Ist es nicht dies, was Freimaurerei erstrebt, wenn sie sich als Aufgabe stellt, gute Männer besser zu machen (“to make good men better”)?
“Gut” heißt hier: Ein Bewusstsein für menschliche Werte zu haben und den Wunsch, im Kreise ähnlich denkender Menschen sich weiterentwickeln zu wollen. Wir sagen hierzu: Suchender zu sein. “Besser” heißt hier: An sich zu arbeiten und dabei hohe, aber nicht unrealistische Ziele zu verfolgen. Wir sind alle fehlbar, nicht jede Arbeit gelingt uns und wir wissen auch, dass ideale Werte nur näherungsweise erreichbar sind. Doch ich schätze sehr den Ausspruch: “Wir können die Sterne nicht erreichen. Doch wer sich nach ihnen ausrichtet, kann nicht gleichzeitig mit den Händen im Dreck wühlen.”
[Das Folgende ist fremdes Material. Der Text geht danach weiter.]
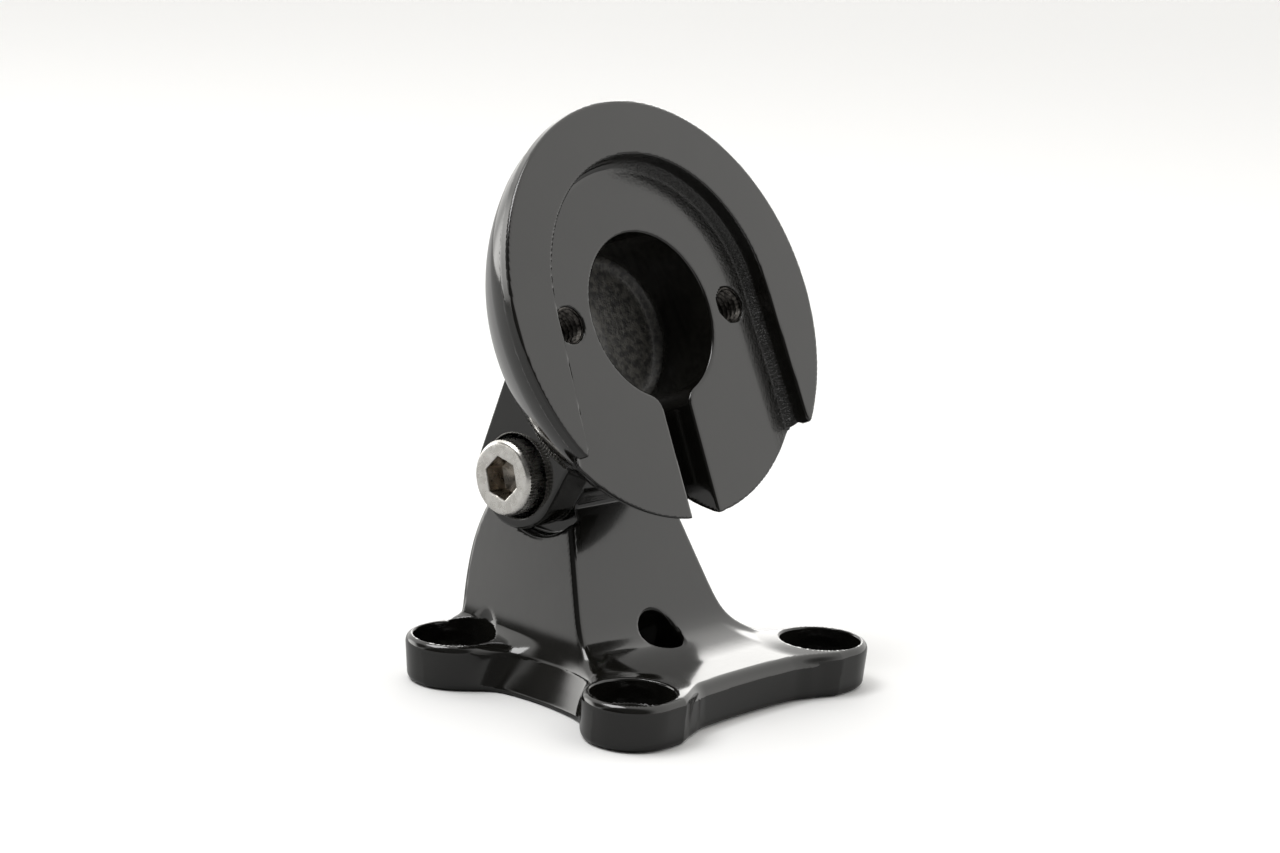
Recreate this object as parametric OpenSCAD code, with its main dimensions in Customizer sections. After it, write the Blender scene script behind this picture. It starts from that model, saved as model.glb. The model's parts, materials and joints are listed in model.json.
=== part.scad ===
// Tilting pedestal mount: a lobed base with a tower, a dished round head on a
// clevis, and one socket cap screw that is both the pivot and the clamp.
// X is the pivot axis, the head faces -Y and leans back, +Z is up, z = 0 is the
// underside of the base.

/* [Head] */
// outside diameter of the round face
face_d = 56; // [45:0.5:70]
// straight part of the rim behind the face
rim_t = 1.7; // [1:0.1:2.5]
// radius of the domed back
dome_r = 30.6; // [30:0.1:33]
// centre of the dome sphere in front of the face
dome_mid = 10.2; // [9.5:0.1:10.5]
// radius where the dome leaves the rim
dome_edge = 27.7; // [27.5:0.05:28]
// lean of the face away from vertical, degrees
tilt = 24.2; // [0:0.1:80]
// pivot axis behind the face
pivot_back = 21; // [18:0.1:26]
// pivot axis below the middle of the face
pivot_drop = 15.6; // [12:0.1:20]
// half width of the U-shaped seat
seat_r = 19.7; // [18:0.1:22]
// middle of the seat's arc above the middle of the face
seat_up = 0.6; // [0:0.1:2]
// how much each side of the seat opens towards the bottom, per mm
seat_flare = 0.055; // [0:0.005:0.1]
// depth of the seat below the face
seat_depth = 3.4; // [1:0.1:5]
// radius of the round well
well_r = 11.1; // [8:0.1:14]
// depth of the well below the seat
well_depth = 10; // [4:0.1:12]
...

Wir haben in unseren Tempeln das Buch des Heiligen Gesetzes als Symbol für alle Regeln, nach denen wir uns ausrichten. Gleichzeitig kennen wir viele Symbole aus der Werkmaurerei, die uns in konkreteren Situationen Anleitung für unser Handeln geben können und sollen. Wenn wir auf diese Symbole achten, handeln wir ehrenhaft und haben allen Grund zu Selbstachtung. Und das Schöne ist: Wer sich selbst achtet, ist sich seiner selbst sicher und kann auch sein Gegenüber, seinen Gesprächs- oder Geschäftspartner, achten, respektieren und wertschätzen, auch bei unterschiedlichen Interessen und Meinungen.
Das bisher Gesagte gilt ebenso für unsere Loge Avantgarde. Wir setzen uns ehrgeizige Ziele, wir arbeiten an uns, nicht nur persönlich als Brüder, sondern auch als Loge Avantgarde, an unseren Bruderabenden und mit dem Ritual – und auch hier gilt das Gebot, sich nicht zu überfordern, aber auch nicht zu unterfordern. Das durch unsere aktive Arbeit entstehende Selbstbewusstsein, unsere Selbstachtung, strahlt dann aus jeder unserer Arbeiten und Bruderabende sowie aus uns Brüdern aus und verstärkt in der Folge wiederum unsere Reihen. Mit dieser durch eigene Arbeit begründeten Selbstachtung können wir als Vertreter unserer Loge überzeugt sprechen.